The player’s on-screen paddle is gesture-controlled using two infrared (IR) LED / IR phototransistor pairs. “The IR LED shines upward onto a mirror, which reflects the IR light back onto the receiver below,” explains Nick. “When that signal is interrupted (i.e. by a hand), it triggers Pico via GPIO to move the player paddle. One receiver moves the paddle up on the screen, and the other moves the paddle down.”

Why gesture control? “I wanted to do something different from the typical potentiometer controller, so I did some digging through my parts bins to get ideas,” Nick replies. “I first thought I might use a PIR sensor for a similar gesture interface, but even with hardware modifications it wasn’t responsive enough.”

As an alternative, he tried the IR LED/phototransistor pair and responses were smooth and instantaneous. “After playing around with this for a while, I feel like this is the way Pong was meant to be played.
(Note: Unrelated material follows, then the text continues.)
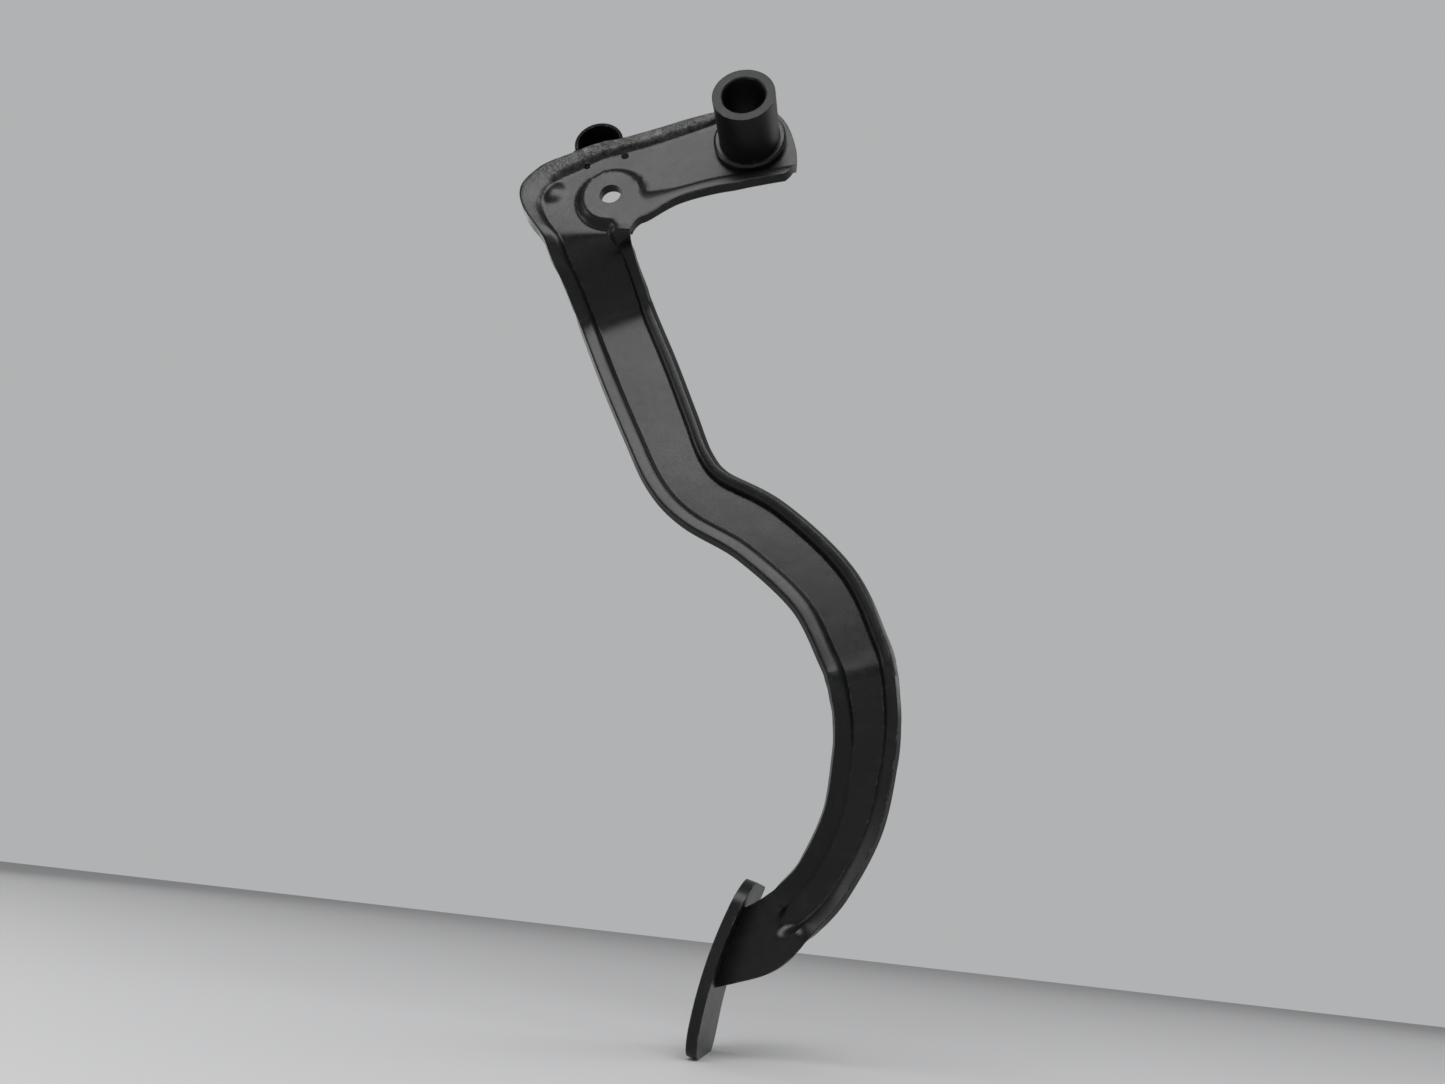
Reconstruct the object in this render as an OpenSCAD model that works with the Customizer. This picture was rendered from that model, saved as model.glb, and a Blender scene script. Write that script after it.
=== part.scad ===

If my idea weren’t over 40 years late, I think this could have been the Nintendo Wii of the 1970s.”

Game, set, and match

After showcasing the project on Hackster.io (magpi.cc/picopong), Nick has received plenty of positive feedback from the maker community. “There’s a lot of love for Pong, so I’ve found that many people are drawn to this new way of playing a classic game,” he says. “People see this as something that they could realistically build for themselves, and I think that’s right.  With the coding already done, there is only a simple circuit to build, and the Pico is a very inexpensive development board.”

Nick advises us to keep our eyes open for updates to the projects in the future. Meanwhile, he’s currently experimenting with using his Pico to remotely control a toy helicopter. “I’d like to teach it some new tricks, and control it by voice and/or gestures.